Kemudian bagaimana dengan kandidat incumbent? jika pilih kang DN berarti sama saja kabupaten bandung jalan ditempat, tidak ada perubahan? Justru inilah yang menarik dicermati. Kehadiran kang gun-gun dan PKS bisa jadi pembeda antara tim kang DN yang sekarang dengan yang terdahulu. Karena membangun kabupaten bandung tidak bisa selesai hanya oleh satu orang, tapi memerlukan sebuah tim impian yang bekerjasama untuk kepentingan dan kesejahteraan seluruh warganya. Harapan tinggi tersemat pada sosok Kang gun-gun sebagai sosok paling muda, semoga keberadaannya tidak hanya pelengkap seperti wabup sebelumnya tapi menghadirkan gagasan dan karya nyata untuk sebanyak-banyaknya kebermanfaatan warganya. Selama kepemimpinan kang DN sebagai bupati pada periode 2010-2015, Kabupaten Bandung memang meraih banyak penghargaan tidak hanya dari dalam negeri tapi juga ada beberapa penghargaan dari luar negeri salah satunya dari Organisasi Buruh Internasional, ILO (International Labour Organization) [sumber]. Selain itu pembangunan infrastruktur jalan,gedung kesenian, pusat iptek dan olahraga  merupakan capaian yang patut diapresiasi. Namun hal yang tentunya menjadi prestasi paling penting adalah Indeks Pembangunan Manusia (IPM) Kabupaten Bandung menjadi yang tertinggi di Jawa Barat untuk level kabupaten [sumber]. IPM merupakan indikator penting untuk mengukur capaian pembangunan manusia berbasis sejumlah komponen dasar kualitas hidup yaitu pendidikan, kesehatan dan ekonomi.

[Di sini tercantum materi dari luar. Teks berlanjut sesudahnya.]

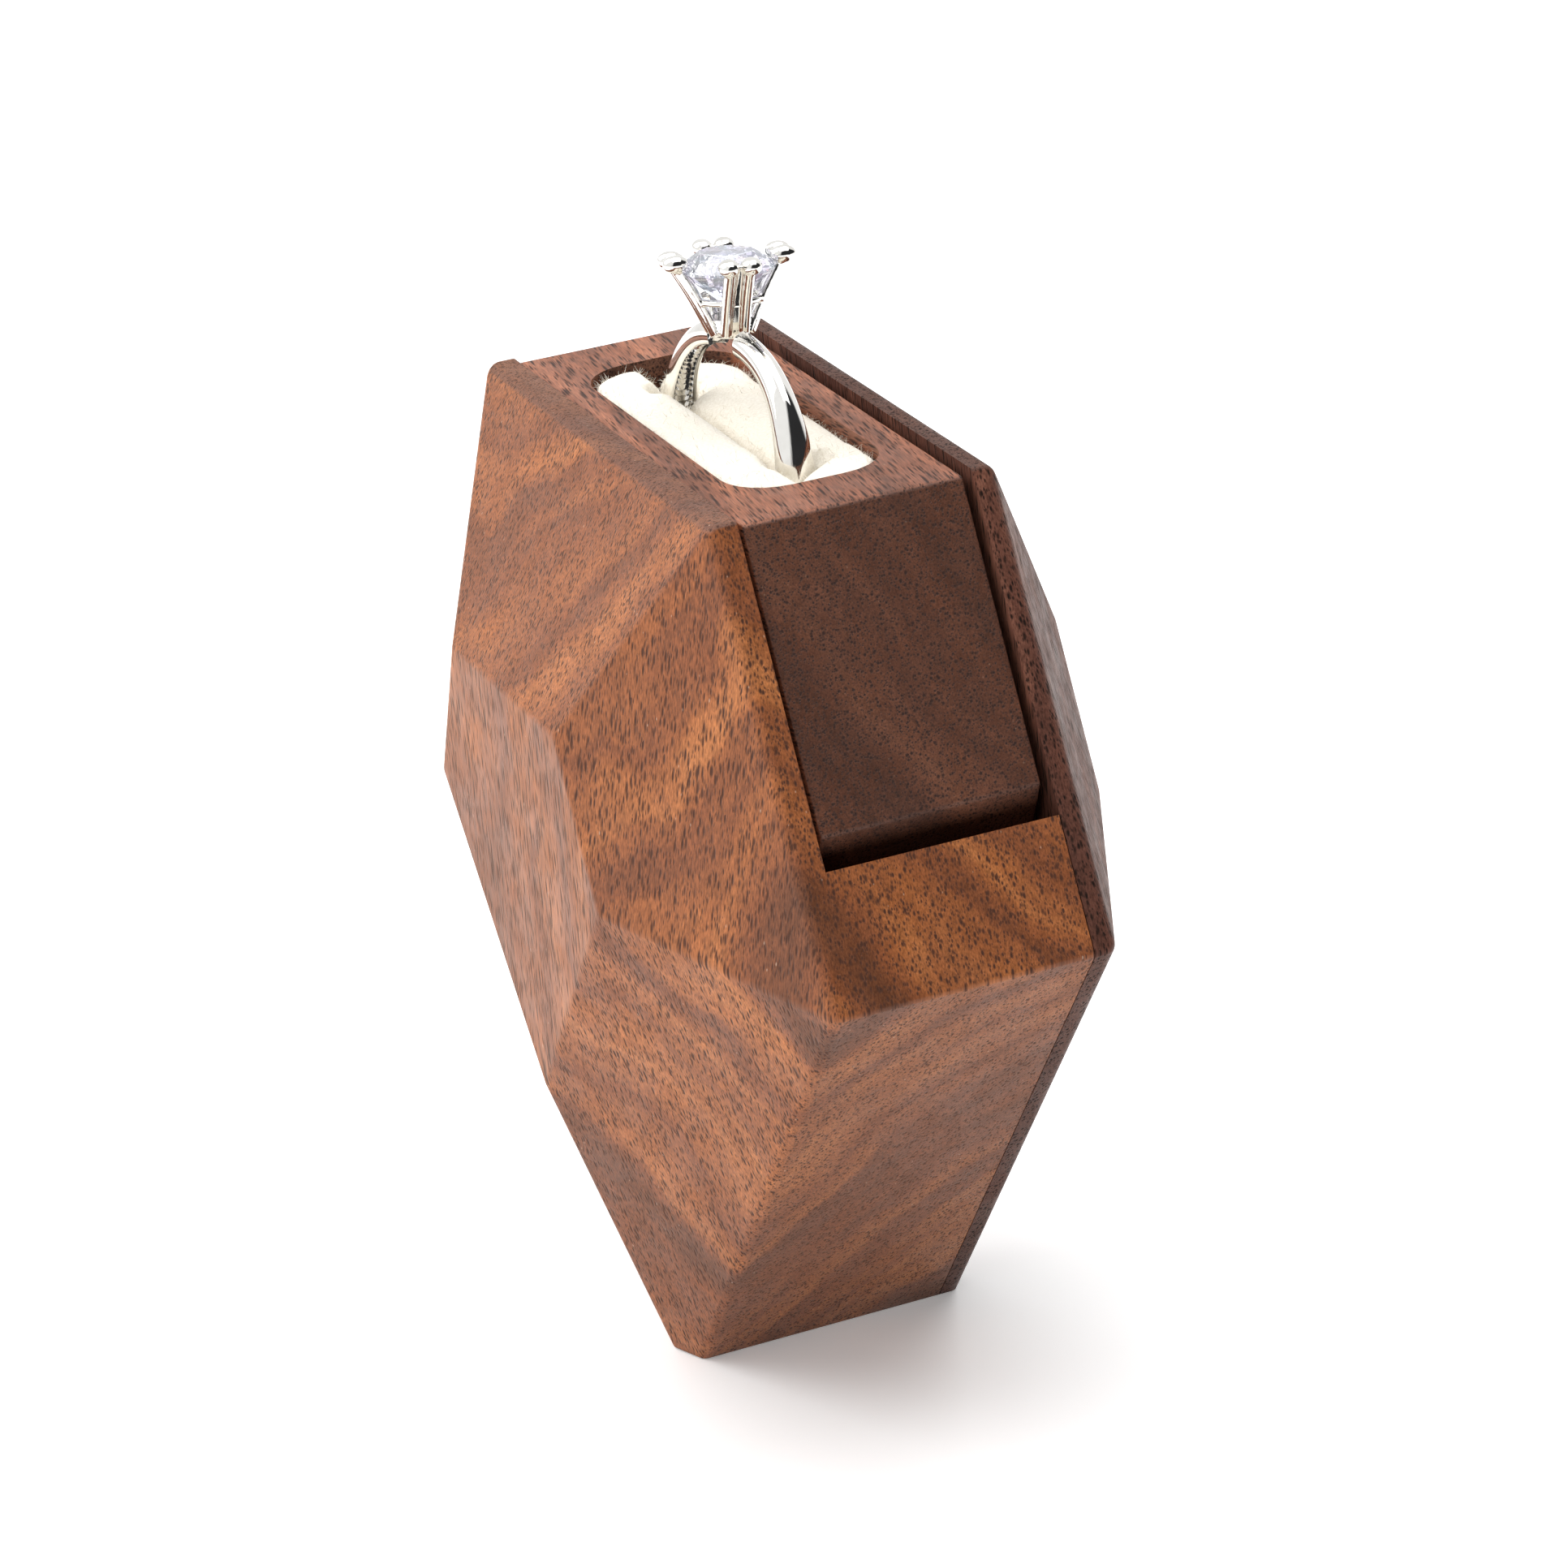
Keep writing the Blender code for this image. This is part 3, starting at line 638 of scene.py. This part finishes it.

Disamping banyak keberhasilan yang diraih oleh kang DN sebagai bupati, namun sangat sangat banyak juga PR yang belum terlaksana sesuai RPJMD yang telah disusun. Diantaranya bisa ditemukan pada draft visi-misi paslon pada bagian isu strategis dan beberapa tambahan versi penulis di bagian problematika kabupaten bandung. Kemudian kekurangan lain adalah kurang aspiratifnya pemerintah terhadap masukan atau kritikan masyarakat, sehingga terkesan ada jarak yang sangat jauh antara pemimpin dan warganya. Penulis pun merasakan sangat sulit untuk bisa berkomunikasi dengan orang nomor satu di kabupaten ini, ditambah fungsi badan legislatif daerah yang belum maksimal membuat suara rakyat terputus ditengah jalan.